▶ **Work to complete**
From the line with "Keep writing the" to the line with "fill_place: Place = (0.1, -1.3, 0.8)", both lines included, set down exactly those lines, please, and no others.

▶ **Extracted records**

==================================================

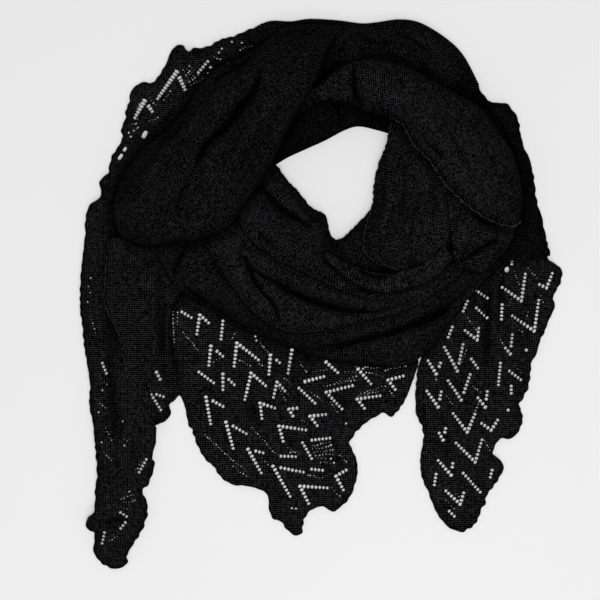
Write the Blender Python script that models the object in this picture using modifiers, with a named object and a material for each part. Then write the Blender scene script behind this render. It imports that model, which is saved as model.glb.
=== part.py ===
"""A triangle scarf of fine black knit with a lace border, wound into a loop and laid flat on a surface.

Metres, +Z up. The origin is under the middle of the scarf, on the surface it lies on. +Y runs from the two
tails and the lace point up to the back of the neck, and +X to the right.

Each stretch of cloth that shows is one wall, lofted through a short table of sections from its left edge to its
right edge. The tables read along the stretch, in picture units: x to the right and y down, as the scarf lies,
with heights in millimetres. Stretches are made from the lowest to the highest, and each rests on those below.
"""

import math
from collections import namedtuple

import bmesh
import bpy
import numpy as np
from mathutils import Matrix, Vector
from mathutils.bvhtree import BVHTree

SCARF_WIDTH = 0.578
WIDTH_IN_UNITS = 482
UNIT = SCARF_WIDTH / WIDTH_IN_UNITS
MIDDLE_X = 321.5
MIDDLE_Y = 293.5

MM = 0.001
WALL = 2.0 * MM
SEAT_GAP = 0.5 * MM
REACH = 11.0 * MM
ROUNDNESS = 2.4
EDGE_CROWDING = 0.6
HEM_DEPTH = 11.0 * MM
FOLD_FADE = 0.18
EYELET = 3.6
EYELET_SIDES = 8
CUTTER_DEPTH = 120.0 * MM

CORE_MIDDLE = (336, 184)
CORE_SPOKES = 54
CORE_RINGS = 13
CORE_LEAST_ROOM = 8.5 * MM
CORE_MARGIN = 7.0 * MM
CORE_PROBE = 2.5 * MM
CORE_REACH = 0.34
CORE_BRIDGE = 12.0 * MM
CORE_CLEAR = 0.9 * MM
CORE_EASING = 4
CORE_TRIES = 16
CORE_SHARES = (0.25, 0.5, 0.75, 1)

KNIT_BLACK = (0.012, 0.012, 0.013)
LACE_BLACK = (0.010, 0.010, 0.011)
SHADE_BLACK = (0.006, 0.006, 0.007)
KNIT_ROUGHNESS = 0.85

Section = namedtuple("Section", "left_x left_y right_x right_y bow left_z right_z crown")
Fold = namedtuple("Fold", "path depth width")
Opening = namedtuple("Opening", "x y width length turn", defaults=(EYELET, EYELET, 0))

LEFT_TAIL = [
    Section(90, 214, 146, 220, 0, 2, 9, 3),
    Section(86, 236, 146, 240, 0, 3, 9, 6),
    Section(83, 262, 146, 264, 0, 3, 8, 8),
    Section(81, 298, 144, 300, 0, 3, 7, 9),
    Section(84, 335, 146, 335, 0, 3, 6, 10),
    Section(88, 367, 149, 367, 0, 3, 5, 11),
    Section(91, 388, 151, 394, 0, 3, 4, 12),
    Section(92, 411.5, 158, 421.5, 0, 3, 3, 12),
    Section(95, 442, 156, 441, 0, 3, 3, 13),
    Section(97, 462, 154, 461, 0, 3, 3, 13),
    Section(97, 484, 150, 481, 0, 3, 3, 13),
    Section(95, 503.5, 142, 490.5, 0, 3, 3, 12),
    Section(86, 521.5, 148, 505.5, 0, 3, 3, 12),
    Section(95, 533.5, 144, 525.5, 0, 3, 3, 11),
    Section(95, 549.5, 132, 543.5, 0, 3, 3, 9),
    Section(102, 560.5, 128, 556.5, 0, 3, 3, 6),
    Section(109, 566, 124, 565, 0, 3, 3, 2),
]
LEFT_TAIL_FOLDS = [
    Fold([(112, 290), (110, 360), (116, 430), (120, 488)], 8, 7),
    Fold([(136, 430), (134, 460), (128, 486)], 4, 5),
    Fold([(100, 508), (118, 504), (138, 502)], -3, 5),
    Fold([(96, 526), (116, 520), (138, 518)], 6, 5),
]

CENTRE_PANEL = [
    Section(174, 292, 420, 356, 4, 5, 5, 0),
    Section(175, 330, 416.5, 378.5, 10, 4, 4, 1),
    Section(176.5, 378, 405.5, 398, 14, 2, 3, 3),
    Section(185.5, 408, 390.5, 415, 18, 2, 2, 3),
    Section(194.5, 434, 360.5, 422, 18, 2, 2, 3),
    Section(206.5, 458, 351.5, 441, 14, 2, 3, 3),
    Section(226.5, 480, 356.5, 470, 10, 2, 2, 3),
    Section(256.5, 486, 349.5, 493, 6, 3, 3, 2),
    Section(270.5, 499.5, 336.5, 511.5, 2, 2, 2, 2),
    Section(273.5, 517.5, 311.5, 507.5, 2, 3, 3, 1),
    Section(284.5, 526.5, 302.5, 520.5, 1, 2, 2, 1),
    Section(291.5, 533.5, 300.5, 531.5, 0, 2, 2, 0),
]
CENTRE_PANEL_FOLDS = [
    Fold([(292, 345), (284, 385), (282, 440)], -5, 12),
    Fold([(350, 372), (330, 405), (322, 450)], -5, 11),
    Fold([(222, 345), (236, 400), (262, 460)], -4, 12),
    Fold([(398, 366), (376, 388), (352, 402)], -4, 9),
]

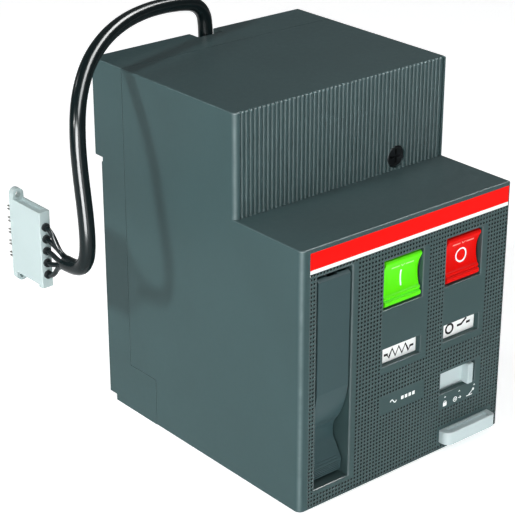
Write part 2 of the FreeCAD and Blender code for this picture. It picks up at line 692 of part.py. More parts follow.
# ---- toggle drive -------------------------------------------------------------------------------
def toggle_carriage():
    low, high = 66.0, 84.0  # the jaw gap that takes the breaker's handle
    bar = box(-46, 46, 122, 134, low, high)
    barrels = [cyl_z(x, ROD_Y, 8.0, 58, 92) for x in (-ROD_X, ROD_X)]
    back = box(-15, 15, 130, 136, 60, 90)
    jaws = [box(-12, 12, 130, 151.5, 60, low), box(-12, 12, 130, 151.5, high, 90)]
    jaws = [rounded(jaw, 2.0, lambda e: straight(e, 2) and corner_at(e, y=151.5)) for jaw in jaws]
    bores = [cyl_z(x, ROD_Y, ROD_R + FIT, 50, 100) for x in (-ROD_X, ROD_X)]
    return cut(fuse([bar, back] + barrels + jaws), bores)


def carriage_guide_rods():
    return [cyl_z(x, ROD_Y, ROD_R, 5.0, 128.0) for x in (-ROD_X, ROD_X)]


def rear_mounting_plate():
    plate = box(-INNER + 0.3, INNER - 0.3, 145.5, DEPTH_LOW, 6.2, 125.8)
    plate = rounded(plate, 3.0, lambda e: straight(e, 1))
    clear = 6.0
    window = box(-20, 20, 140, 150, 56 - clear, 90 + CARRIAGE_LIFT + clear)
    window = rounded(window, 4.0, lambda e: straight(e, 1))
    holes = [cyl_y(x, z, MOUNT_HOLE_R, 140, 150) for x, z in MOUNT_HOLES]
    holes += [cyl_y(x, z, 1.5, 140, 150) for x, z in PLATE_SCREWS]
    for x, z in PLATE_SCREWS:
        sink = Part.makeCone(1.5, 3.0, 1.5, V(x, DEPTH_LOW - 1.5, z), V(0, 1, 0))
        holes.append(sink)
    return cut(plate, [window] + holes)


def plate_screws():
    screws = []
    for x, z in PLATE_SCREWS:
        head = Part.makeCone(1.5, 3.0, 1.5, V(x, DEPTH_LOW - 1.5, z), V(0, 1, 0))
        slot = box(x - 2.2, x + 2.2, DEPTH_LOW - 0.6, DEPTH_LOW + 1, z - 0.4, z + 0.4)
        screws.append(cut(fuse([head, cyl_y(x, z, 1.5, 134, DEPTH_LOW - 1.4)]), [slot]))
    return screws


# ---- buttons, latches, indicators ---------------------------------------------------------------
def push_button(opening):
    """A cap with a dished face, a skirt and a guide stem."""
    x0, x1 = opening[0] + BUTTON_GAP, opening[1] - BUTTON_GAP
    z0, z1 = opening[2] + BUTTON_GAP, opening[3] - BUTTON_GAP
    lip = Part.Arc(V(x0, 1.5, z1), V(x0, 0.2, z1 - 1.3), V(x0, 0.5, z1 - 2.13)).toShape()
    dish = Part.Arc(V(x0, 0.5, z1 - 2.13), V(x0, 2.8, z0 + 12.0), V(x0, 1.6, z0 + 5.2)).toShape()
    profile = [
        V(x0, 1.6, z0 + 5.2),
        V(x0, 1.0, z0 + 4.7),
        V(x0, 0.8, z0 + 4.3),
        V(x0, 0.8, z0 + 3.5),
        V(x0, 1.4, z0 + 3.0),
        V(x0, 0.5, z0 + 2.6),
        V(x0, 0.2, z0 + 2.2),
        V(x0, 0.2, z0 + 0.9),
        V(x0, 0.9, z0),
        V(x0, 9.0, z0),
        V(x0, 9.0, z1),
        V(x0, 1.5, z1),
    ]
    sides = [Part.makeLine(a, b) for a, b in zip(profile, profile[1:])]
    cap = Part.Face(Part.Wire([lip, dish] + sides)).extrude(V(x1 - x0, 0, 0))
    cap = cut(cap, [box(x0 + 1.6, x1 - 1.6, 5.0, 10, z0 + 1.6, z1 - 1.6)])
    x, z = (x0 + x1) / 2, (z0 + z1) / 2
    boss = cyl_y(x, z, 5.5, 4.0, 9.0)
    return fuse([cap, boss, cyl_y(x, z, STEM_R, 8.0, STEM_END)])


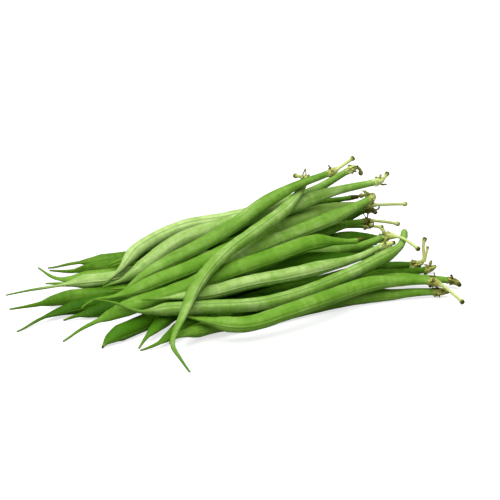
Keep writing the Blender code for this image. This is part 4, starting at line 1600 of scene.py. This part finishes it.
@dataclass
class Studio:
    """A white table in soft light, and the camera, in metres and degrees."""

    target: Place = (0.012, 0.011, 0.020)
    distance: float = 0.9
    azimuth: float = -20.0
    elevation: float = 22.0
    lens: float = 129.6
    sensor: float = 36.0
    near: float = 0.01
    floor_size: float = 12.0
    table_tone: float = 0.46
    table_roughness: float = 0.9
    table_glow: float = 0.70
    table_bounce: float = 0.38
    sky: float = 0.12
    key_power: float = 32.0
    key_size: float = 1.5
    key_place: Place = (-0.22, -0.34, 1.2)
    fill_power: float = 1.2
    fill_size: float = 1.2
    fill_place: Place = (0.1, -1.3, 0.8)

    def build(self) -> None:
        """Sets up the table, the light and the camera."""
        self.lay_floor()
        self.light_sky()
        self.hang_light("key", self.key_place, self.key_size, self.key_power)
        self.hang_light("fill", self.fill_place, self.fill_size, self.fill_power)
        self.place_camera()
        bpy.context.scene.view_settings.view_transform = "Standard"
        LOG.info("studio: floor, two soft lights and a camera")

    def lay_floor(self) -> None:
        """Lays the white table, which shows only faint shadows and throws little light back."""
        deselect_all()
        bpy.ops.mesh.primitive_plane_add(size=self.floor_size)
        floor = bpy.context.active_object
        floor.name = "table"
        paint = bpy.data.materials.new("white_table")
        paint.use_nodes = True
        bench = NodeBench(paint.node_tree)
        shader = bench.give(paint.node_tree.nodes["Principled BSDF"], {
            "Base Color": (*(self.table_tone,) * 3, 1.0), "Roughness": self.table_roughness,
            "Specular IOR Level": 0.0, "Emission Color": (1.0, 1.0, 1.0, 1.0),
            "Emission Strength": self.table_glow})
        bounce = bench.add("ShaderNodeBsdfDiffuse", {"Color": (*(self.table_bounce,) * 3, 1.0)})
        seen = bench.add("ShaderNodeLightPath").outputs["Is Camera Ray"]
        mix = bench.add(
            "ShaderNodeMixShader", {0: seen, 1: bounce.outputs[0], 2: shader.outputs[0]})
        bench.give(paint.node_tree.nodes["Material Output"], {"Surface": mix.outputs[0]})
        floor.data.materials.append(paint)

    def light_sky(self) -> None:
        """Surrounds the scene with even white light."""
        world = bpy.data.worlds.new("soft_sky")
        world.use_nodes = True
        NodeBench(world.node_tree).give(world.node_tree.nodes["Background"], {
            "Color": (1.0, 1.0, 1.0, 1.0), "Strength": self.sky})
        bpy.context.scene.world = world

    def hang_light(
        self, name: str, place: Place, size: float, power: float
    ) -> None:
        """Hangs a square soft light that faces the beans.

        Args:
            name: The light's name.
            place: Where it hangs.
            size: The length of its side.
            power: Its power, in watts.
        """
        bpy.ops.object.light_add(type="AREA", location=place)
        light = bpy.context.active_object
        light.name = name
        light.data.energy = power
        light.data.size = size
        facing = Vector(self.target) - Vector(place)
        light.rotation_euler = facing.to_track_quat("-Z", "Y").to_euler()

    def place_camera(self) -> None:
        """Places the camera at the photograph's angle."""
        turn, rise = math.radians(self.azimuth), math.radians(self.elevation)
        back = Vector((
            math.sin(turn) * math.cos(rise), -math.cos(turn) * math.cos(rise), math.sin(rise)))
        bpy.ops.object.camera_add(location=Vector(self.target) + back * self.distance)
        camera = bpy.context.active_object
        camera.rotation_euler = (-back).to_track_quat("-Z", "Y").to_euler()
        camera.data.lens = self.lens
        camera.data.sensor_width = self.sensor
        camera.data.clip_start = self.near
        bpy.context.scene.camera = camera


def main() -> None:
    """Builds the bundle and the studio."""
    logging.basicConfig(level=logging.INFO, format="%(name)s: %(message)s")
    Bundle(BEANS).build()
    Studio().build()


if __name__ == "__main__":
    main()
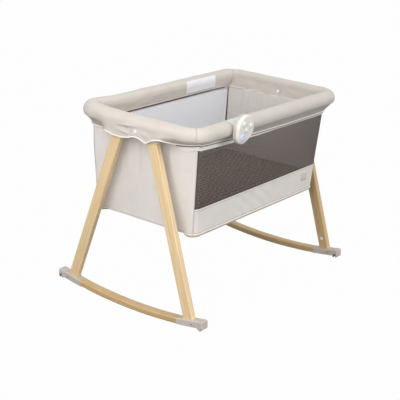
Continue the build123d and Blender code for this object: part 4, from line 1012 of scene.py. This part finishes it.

==================================================

▶ **Solution for this problem**
Keep writing the Blender code for this image. This is part 4, starting at line 1600 of scene.py. This part finishes it.
@dataclass
class Studio:
    """A white table in soft light, and the camera, in metres and degrees."""

    target: Place = (0.012, 0.011, 0.020)
    distance: float = 0.9
    azimuth: float = -20.0
    elevation: float = 22.0
    lens: float = 129.6
    sensor: float = 36.0
    near: float = 0.01
    floor_size: float = 12.0
    table_tone: float = 0.46
    table_roughness: float = 0.9
    table_glow: float = 0.70
    table_bounce: float = 0.38
    sky: float = 0.12
    key_power: float = 32.0
    key_size: float = 1.5
    key_place: Place = (-0.22, -0.34, 1.2)
    fill_power: float = 1.2
    fill_size: float = 1.2
    fill_place: Place = (0.1, -1.3, 0.8)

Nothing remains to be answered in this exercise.